Prevent Patients From Dying in Blood Deserts

Target: Susan Wafula, Kenya Health Minister

Goal: Explore and invest in walking donor banks to address urgent blood shortages.

Severe drought, malaria, and youth pregnancies are among the many issues that have caused a high prevalence of anemia in one of Africa’s most prominent countries. The condition, which impacts oxygen levels in the blood, has led to an urgent need for blood transfusions in Kenya. Unfortunately, demand for blood is far outpacing supply.

As a consequence, many ailing individuals – including a large percentage of young mothers – are literally dying in these blood deserts. One major problem is that blood has to be rigorously screened due to the endemic nature of illnesses like HIV in Kenya. But centers equipped to properly screen blood in a prompt and efficient manner are few and far between. Some researchers are lobbying for walking donor banks: a process that enables pre-screened donors to arrive promptly on-site during emergencies and to be vetted quickly through rapid testing procedures. This process has held up strongly in clinical trials, but leaders are still skeptical.

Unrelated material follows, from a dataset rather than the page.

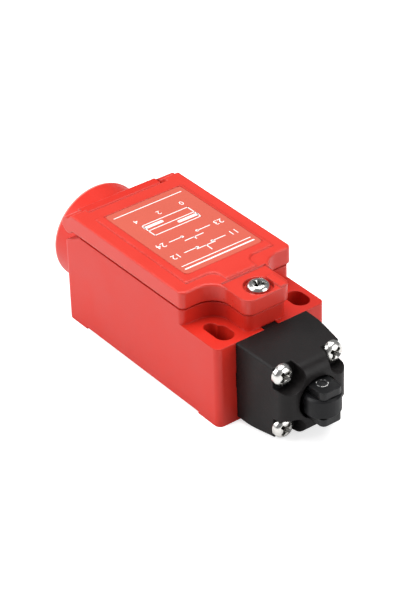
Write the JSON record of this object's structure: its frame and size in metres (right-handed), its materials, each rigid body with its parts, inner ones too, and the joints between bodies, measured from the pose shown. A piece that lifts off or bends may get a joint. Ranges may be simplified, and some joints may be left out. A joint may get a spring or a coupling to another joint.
{
  "type": "safety limit switch",
  "caption": "Plastic safety limit switch with a sprung roller plunger, hinged cover, round cable entry and slotted fixing holes.",
  "frame": {"origin": "on the mounting face, in the middle of the body's width, on the line through the two fixing holes", "axes": "+X along the body from the cable entry to the roller, +Y across the body, +Z from the mounting face up through the cover"},
  "size_m": [0.0876, 0.0306, 0.0299],
  "materials": {
    "red_body": "satin",
    "red_cover": "satin",
    "black_head": "satin",
    "black_plunger": "satin",
    "dark_roller": "satin",
    "bright_steel": "bright",
    "spring_steel": "satin",
    "seal_rubber": "matte",
    "white_rod": "satin",
    "dark_block": "matte",
    "contact_brass": "satin"
  },
  "bodies": {
    "body": {"housing": "red_body", "cover_gasket": "seal_rubber", "operating_head": "black_head", "head_screws": "bright_steel", "head_gasket": "seal_rubber", "plunger_seal": "seal_rubber", "return_spring": "spring_steel", "spring_plate": "bright_steel", "contact_base": "dark_block", "contact_lid": "dark_block", "fixed_contacts": "contact_brass", "terminal_clamps": "bright_steel", "terminal_screws": "bright_steel", "block_screw": "bright_steel"},
    "lid": {"cover": "red_cover", "cover_screw": "bright_steel", "screw_keeper": "white_rod"},
    "plunger": {"roller_plunger": "black_plunger", "roller_axle": "black_plunger", "push_rod": "white_rod"},
    "wheel": {"roller": "dark_roller"},
    "slider": {"contact_slider": "white_rod", "contact_bridges": "contact_brass", "contact_springs": "spring_steel"}
  },
  "joints": [
    {"name": "plunger_slide", "type": "slide", "parent": "body", "child": "plunger", "axis": [-1, 0, 0], "range_m": [0, 0.004], "stiffness_N_per_m": 900, "springref_m": -0.006, "deforming": ["return_spring"]},
    {"name": "roller_spin", "type": "hinge", "parent": "plunger", "child": "wheel", "pos_m": [0.0222, 0, 0.0107], "axis": [0, 0, 1], "continuous": true},
    {"name": "contact_slide", "type": "slide", "parent": "body", "child": "slider", "axis": [-1, 0, 0], "range_m": [0, 0.004]},
    {"name": "cover_hinge", "type": "hinge", "parent": "body", "child": "lid", "pos_m": [-0.0503, 0, 0.0261], "axis": [0, -1, 0], "range_deg": [0, 95]}
  ],
  "couplings": [
    {"joint": "contact_slide", "follows": "plunger_slide", "ratio": 1}
  ]
}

Sign the petition below to urge investment in and adoption of an approach that could save lives.

PETITION LETTER:

Dear Minister Wafula,

Lodwar County’s busiest hospital runs out of blood roughly one-third of the time. The Kenya Tissue and Transplant Authority faces an annual deficit of about 200,000 units of blood. And through it all, countless Kenyans lose their lives to preventable deaths. A pronounced lack of blood screening centers further deepens Kenya’s status as a blood desert.

Walking donor banks could provide an important infusion in every sense of the word, yet officials are reticent to use this approach because of concerns about its screening capabilities. At least one study in the aforementioned Lodwar County has demonstrated that this procedure matches Kenya’s national testing standards by over 99 percent. Please take a closer look at this model and fully utilize its potential to help mitigate one of the nation’s most pressing health crises.

Let Kenya lead the way in resolving the global epidemic of blood deserts.

Sincerely,

[Your Name Here]

Photo Credit: Charlie Helen Robinson


2 Comments

  1. All over the globe, there are too many people. Blood donors and all the life saving facilities which need to be built and supported but it’s all due to too many people. We must used birth control!! We are close to 9 or 10 billion people on earth and earth can only care for ½ that many. In 1970 there were enough people for the earth to care for but in those days we ate real food, had clean produce, not pesticides and all manner of poisons everywhere we turned.Even plastic was a new source and not over used. As a child I ate ice cream out of a paper bowl with a wooden spoon and it was delicious. Today the earth is seeing the demand of people but not their appreciation that the earth has always taken care of them. What fools we are to demand money and kill our source of life.